Vegetarian and vegan friendly

Since peas are rich in protein and a source of fibre, they are an important ingredient in vegetarian and vegan diets, an alternative to protein sources of animal origin, such as meat or fish.

Peas are also great for soups, both warm and chilled. Be it a simple creamy pea soup with garlicky croutons, a more elaborate cream of pea with mint, a healthy pea and courgette soup, or even a fun pea soup with poached egg and bacon, there’s a delicious pea soup for every taste.

With warmer temperatures, try a chilled pea soup. It works wonderfully with fresh basil leaves, mint and crumbled feta cheese, or even with avocado and cucumber. Don’t forget that starting your meal with a bowl of soup is a terrific way to include more veggies in your diet.

Ceramic plate with pea and mango salad.

Feeling more like spring flavours? Try a snap pea and mango salad! For an everyday meal, why not add some snap peas to your regular green salad? For a special occasion, however, we recommend venturing with a pea pesto and your pasta of choice.

To include the kids in the wonderful world of legumes and pulses, try a savoury pea and cheese loaf. To go zero waste, use your leftover pea pods in a soup or in a sautéed dish.

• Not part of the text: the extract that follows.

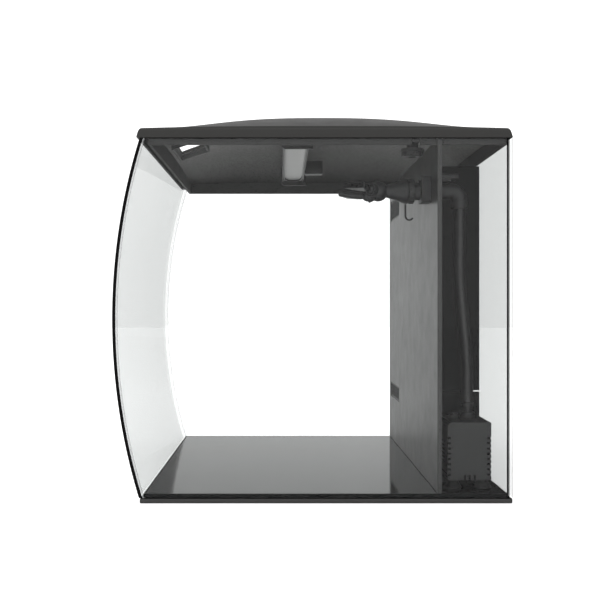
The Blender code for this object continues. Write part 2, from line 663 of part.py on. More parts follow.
def build_manifold():
    dark = plastic("manifold_plastic", 0.055, 0.4)
    axis = (OUTLET_X, 0, PIPE_Z)
    profile = [(0.0052, BULB_Y + 0.0066), (0.0109, 0.0818), (0.0111, 0.0840), (0.0056, 0.0840),
               (0.0056, 0.0890), (0.0034, 0.0890), (0.0034, BULB_Y + 0.0066)]
    bm = bmesh.new()
    add_turned(bm, profile, axis, (0, 1, 0), 24)
    manifold = finish("manifold", bm, dark, origin=(OUTLET_X, 0.0840, PIPE_Z))
    bulb = bmesh.new()
    add_turned(bulb, sphere_profile(BULB, 10), bulb_centre(), (0, 1, 0), 20)
    combine(manifold, bulb, "UNION")
    for aim in (UPPER_AIM, LOWER_CUP):
        cup = bmesh.new()
        add_turned(cup, rod(CUP, 0.003, REACH + 0.0010, 0.0005), bulb_centre(), aim, 20)
        combine(manifold, cup, "UNION")
    for aim in (UPPER_AIM, LOWER_CUP):
        socket = bmesh.new()
        add_turned(socket, sphere_profile(BALL + GAP), bulb_centre() + aim * REACH, aim, 20)
        combine(manifold, socket)
        way = bmesh.new()
        add_turned(way, rod(0.0024, 0.0, REACH), bulb_centre(), aim, 12)
        combine(manifold, way)
    way = bmesh.new()
    add_turned(way, rod(0.0034, BULB_Y, BULB_Y + 0.0080), axis, (0, 1, 0), 24)
    combine(manifold, way)

    hook_y, hook_low, hook_bend = 0.0824, 0.2412, 0.0034
    curl = arc((hook_y + hook_bend, hook_low), hook_bend, 180, 330, 7)
    path = [(OUTLET_X, hook_y, PIPE_Z - 0.0114)] + [(OUTLET_X, y, z) for y, z in curl]
    bm = bmesh.new()
    add_swept(bm, path, 0.0008, sides=8)
    finish("swivel_lever", bm, dark, smooth=60)


def stadium(half_width, half_height, steps=5):
    """A flat slot's outline with round ends, at least as wide as it is high."""
    straight = half_width - half_height
    return (arc((straight, 0), half_height, -90, 90, steps) +
            arc((-straight, 0), half_height, 90, 270, steps))


def add_fishtail(bm, centre, aim, roll=0.0):
    """A flattened nozzle that widens from a ball to a hollow slot of a mouth."""
    across = aim.cross(Vector((0, 0, 1))).normalized()
    across = Matrix.Rotation(math.radians(roll), 3, aim) @ across
    up = across.cross(aim)
    outside = [(0.0010, 0.0026, 0.0025), (0.0060, 0.0036, 0.0030), (0.0105, 0.0062, 0.0031),
               (0.0165, 0.0100, 0.0029), (0.0225, 0.0124, 0.0027)]
    inside = [(0.0225, 0.0115, 0.0018), (0.0150, 0.0080, 0.0017), (0.0095, 0.0042, 0.0014)]
    loops = []
    for along, half_width, half_height in outside + inside:
        loops.append([bm.verts.new(centre + aim * along + across * a + up * b)
                      for a, b in stadium(half_width, half_height)])
    bm.faces.new(loops[0])
    bm.faces.new(loops[-1][::-1])
    for first, second in zip(loops, loops[1:]):
        for i in range(len(first)):
            j = (i + 1) % len(first)
            bm.faces.new((first[i], first[j], second[j], second[i]))


def build_nozzles():
    dark = plastic("nozzle_plastic", 0.06, 0.35)
    for name, cup, aim, roll in (("upper_nozzle", UPPER_AIM, UPPER_AIM, -4.0),
                                 ("lower_nozzle", LOWER_CUP, LOWER_AIM, 0.0)):
        centre = bulb_centre() + cup * REACH
        bm = bmesh.new()
        add_fishtail(bm, centre, aim, roll)
        nozzle = finish(name, bm, dark, origin=centre)
        ball = bmesh.new()
        add_turned(ball, sphere_profile(BALL), centre, aim, 16)
        combine(nozzle, ball, "UNION")


# ---------------------------------------------------------------- lid
def dome(x, y):
    """Height of the lid's outer skin above a point."""
    across = min(abs(x) / LID_X, 1.0)
    along = min(abs(y - LID_MID_Y) / (LID_REAR - LID_MID_Y), 1.0)
    return LID_CREASE + LID_RISE * (1 - across ** LID_POWER) * (1 - along ** LID_POWER)


def footprint(inset, x_steps=20, y_steps=18):
    """A grid over the lid's plan, drawn in by inset; steps are closer together near the edges."""
    half_x, half_y = LID_X - inset, (LID_REAR - LID_FRONT) / 2 - inset
    return ([-half_x * math.cos(math.pi * i / x_steps) for i in range(x_steps + 1)],
            [LID_MID_Y - half_y * math.cos(math.pi * j / y_steps) for j in range(y_steps + 1)])


def edge_loop(grid):
    """The outer cells of a grid, once round."""
    last_x, last_y = len(grid) - 1, len(grid[0]) - 1
    return ([grid[i][0] for i in range(last_x)] + [grid[last_x][j] for j in range(last_y)] +
            [grid[i][last_y] for i in range(last_x, 0, -1)] + [grid[0][j] for j in range(last_y, 0, -1)])


def add_skin(bm, inset, drop):
    xs, ys = footprint(inset)
    grid = [[bm.verts.new((x, y, dome(x, y) - drop)) for y in ys] for x in xs]
    for i in range(len(xs) - 1):
        for j in range(len(ys) - 1):
            bm.faces.new((grid[i][j], grid[i + 1][j], grid[i + 1][j + 1], grid[i][j + 1]))
    return edge_loop(grid)


def add_band(bm, inset, z):
    xs, ys = footprint(inset)
    return edge_loop([[(x, y, z) for y in ys] for x in xs])


def build_lid_cover():
    shell = plastic("lid_plastic", (0.075, 0.073, 0.068), 0.45)
    bm = bmesh.new()
    loops = [add_skin(bm, 0.0040, 0.0)]
    for inset, z in ((0.0026, 0.3094), (0.0014, 0.3074), (0.0, LID_LOW), (0.0026, LID_LOW), (0.0030, 0.3068)):
        loops.append([bm.verts.new(point) for point in add_band(bm, inset, z)])
    loops.append(add_skin(bm, 0.0036, LID_SKIN))
    for first, second in zip(loops, loops[1:]):
        for i in range(len(first)):
            j = (i + 1) % len(first)
            bm.faces.new((first[i], first[j], second[j], second[i]))
    cover = finish("lid_cover", bm, shell)
    opening = bmesh.new()
    add_box(opening, FEED_X, (FEED_FRONT, FEED_REAR), (0.30, 0.35))
    combine(cover, opening)


def build_lid_rim():
    def under_skin(x, y):
        return dome(x, y) - LID_SKIN - GAP

    rim = plastic("rim_plastic", 0.07, 0.5)
    side = INNER_X - 2 * GAP
    bm = bmesh.new()
    add_frame(bm, (-side, side), (RIM_FRONT, RIM_REAR), RIM_WALL, lambda x, y: RIM_LOW, under_skin)
    frame = finish("lid_rim", bm, rim)
    notches = bmesh.new()
    for x in ((-side - 0.01, -side + 0.01), (side - 0.01, side + 0.01)):
        add_box(notches, x, (WALL_FRONT - 0.0006, WALL_REAR + 0.0006), (RIM_LOW - 0.01, WALL_TOP + 0.0006))
    add_box(notches, (side - 0.01, side + 0.01), (0.0822, 0.0894), (RIM_LOW - 0.01, 0.3040))
    combine(frame, notches)

    bm = bmesh.new()
    lip = 0.0024
    add_frame(bm, (FEED_X[0] - lip, FEED_X[1] + lip), (FEED_FRONT - lip, FEED_REAR + lip), lip,
              lambda x, y: dome(x, y) - LID_SKIN - COLLAR_DEPTH,
              lambda x, y: under_skin(x, y) - GAP, 6)
    finish("feed_opening_collar", bm, rim)


def build_lamp():
    dark = plastic("lamp_plastic", 0.03, 0.45)
    front, rear = LAMP_Y - LAMP_HALF, LAMP_Y + LAMP_HALF
    chamfer, wall = 0.004, LAMP_SHEET
    inner = chamfer + wall
    outline = [(front, LAMP_LOW), (front, LAMP_ROOF - chamfer), (front + chamfer, LAMP_ROOF),
               (rear - chamfer, LAMP_ROOF), (rear, LAMP_ROOF - chamfer), (rear, LAMP_LOW),
               (rear - wall, LAMP_LOW), (rear - wall, LAMP_ROOF - inner), (rear - inner, LAMP_ROOF - wall),
               (front + inner, LAMP_ROOF - wall), (front + wall, LAMP_ROOF - inner), (front + wall, LAMP_LOW)]
    bm = bmesh.new()
    add_prism(bm, outline, "X", -LAMP_X, LAMP_X)
    finish("lamp_housing", bm, dark)

    bm = bmesh.new()
    outline = oval_cornered(LAMP_X - 0.001, LAMP_HALF - wall - GAP, DIFFUSER_END, 0.0055)
    add_prism(bm, [(x, LAMP_Y + y) for x, y in outline], "Z", DIFFUSER_LOW, DIFFUSER_LOW + DIFFUSER)
    finish("lamp_diffuser", bm, plastic("diffuser_acrylic", 0.62, 0.3))

    board_low = DIFFUSER_LOW + DIFFUSER + 0.0014
    chip, pitch = 0.0014, 0.0144
    bm = bmesh.new()
    add_box(bm, (-0.116, 0.116), (LAMP_Y - 0.008, LAMP_Y + 0.008), (board_low, board_low + BOARD))
    board = finish("led_board", bm, plastic("board_mask", 0.6, 0.5))
    chips = bmesh.new()
    for i in range(CHIPS):
        x = (i - (CHIPS - 1) / 2) * pitch
        add_box(chips, (x - chip, x + chip), (LAMP_Y - chip, LAMP_Y + chip),
                (board_low - chip / 2, board_low + GAP))
    combine(board, chips, "UNION")

    steel = plastic("screw_steel", 0.55, 0.3, metallic=1.0)
    for name, side in (("right", 1), ("left", -1)):
        inner = LAMP_X + GAP
        x = sorted((side * inner, side * (inner + BRACKET_WALL)))
        bm = bmesh.new()
        outline = rounded((BRACKET_FRONT, BRACKET_LOW), (BRACKET_REAR, 0.3215), (0.0045, 0.0006, 0.0006, 0.0006))
        add_prism(bm, outline, "X", *x)
        finish(f"lamp_bracket_{name}", bm, dark)
        for end, y in (("front", LAMP_Y - 0.0062), ("rear", LAMP_Y + 0.0062)):
            bm = bmesh.new()
            head = [(0.0, 0.0), (0.0026, 0.0), (0.0026, 0.0008), (0.0016, 0.0017), (0.0, 0.0017)]
            add_turned(bm, head, (side * (inner + BRACKET_WALL + GAP), y, 0.3136), (side, 0, 0), 12)
            finish(f"lamp_screw_{name}_{end}", bm, steel)

    bm = bmesh.new()
    add_box(bm, (-0.072, -0.057), (rear + GAP, 0.0185), (LAMP_LOW, LAMP_ROOF), bevel=0.001)
    finish("lamp_junction_box", bm, dark)

    centre = (0.150, 0.0858, 0)
    profile = [(0.0, 0.2905), (0.0030, 0.2905), (0.0034, 0.2895), (0.0072, 0.2895), (0.0086, 0.2906),
               (0.0086, 0.2936), (0.0098, 0.2936), (0.0098, 0.2962), (0.0050, 0.2966), (0.0050, 0.3130),
               (0.0, 0.3130)]
    bm = bmesh.new()
    add_turned(bm, profile, centre, (0, 0, 1), 24)
    gland = finish("lamp_lead_gland", bm, dark)
    arm = bmesh.new()
    add_box(arm, (0.153, INNER_X - 2 * GAP), (0.0828, 0.0888), (0.2984, 0.3034), bevel=0.0004, segments=1)
    combine(gland, arm, "UNION")


def main():
    clear_scene()
    build_base()
    build_panes()
    build_silicone()
    build_partition()
    build_media()
    build_pump()
    build_rotor()
    build_outlet()
    build_plumbing()
    build_manifold()
    build_nozzles()
    build_lid_cover()
    build_lid_rim()
    build_lamp()


main()
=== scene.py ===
"""Looks of the bowed nano aquarium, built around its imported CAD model. Metres, +Z up, front at -Y."""
import json
import math
import random

import bmesh
import bpy
from mathutils import Matrix, Vector


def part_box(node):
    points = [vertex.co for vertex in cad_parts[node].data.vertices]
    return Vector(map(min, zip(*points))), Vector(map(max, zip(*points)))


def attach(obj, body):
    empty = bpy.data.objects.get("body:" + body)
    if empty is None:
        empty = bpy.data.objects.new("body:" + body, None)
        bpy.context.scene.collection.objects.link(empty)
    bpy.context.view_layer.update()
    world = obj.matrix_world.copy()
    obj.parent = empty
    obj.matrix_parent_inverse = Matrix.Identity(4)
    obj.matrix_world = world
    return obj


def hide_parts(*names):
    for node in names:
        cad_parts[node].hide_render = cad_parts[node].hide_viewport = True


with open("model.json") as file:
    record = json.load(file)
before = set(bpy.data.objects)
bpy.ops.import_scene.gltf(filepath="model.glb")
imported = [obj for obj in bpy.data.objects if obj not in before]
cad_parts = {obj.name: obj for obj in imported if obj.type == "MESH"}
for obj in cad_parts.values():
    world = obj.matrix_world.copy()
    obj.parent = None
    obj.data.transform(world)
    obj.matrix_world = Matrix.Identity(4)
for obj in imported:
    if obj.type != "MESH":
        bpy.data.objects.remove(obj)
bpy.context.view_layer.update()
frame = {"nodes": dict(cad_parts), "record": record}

NODES = frame["nodes"]
BODY_OF = {node: body for body, nodes in frame["record"]["behaviour"]["bodies"].items() for node in nodes}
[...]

And lastly but certainly not least, we propose a colourful dessert idea, which will impress even the most sceptic of guests:

Slice of a pea and vanilla cake with laminated almonds, on a wooden cutting board.

Pea and vanilla cake


  • 275 g fresh or frozen peas
  • 200 g butter (room temperature)
  • 150 g sugar
  • 3 eggs
  • 2 tsp vanilla extract
  • 250 g wheat flour
  • 2 tsp baking powder
  • ½ tsp salt

Buttercream (optional):

  • 300 g icing sugar
  • 1 lemon (juice and zest)
  • 150 g butter (room temperature)


  1. Preheat the oven to 180 °C. Grease and line a 15 cm (for three layers) or a 24 cm cake tin (for two layers).
  2. Boil the peas, drain, and rinse in cold water. Purée the peas and reserve in the fridge.
  3. In a large bowl, beat the butter and the sugar until they become fluffy. Add the eggs, one at a time, the pea purée, the vanilla extract, half the lemon juice and half the zest.
  4. Sift the flour, the baking powder, and the salt, and combine with the purée mix.
  5. Transfer the batter to the tin, and bake for 35 to 45 minutes, or until a toothpick or skewer comes out clean. If the top of the cake gets too browned, cover it with a piece of aluminium foil.
  6. Take the cake out of the tin and onto a rack and let cool for 15 minutes.
  7. Now it’s time for the buttercream. In a large bowl, cream the butter until fluffy. Add the icing sugar and beat. Add the remaining zest and slowly add the lemon juice and continue beating until incorporated. Store it in the fridge.
  8. Once the cake has cooled, cut it into even-width layers – two or three, depending on the size.
  9. Spread some of the buttercream on every layer and sandwich them together. Cover your cake with the remaining buttercream and decorate with peas, snap peas, and lemon zest.

Are you finally convinced that peas are not only good for your health, but also an ingredient that can make your recipes even more delicious? If so, include them in your grocery list, and try some of these recipes. A universe of flavour and health awaits!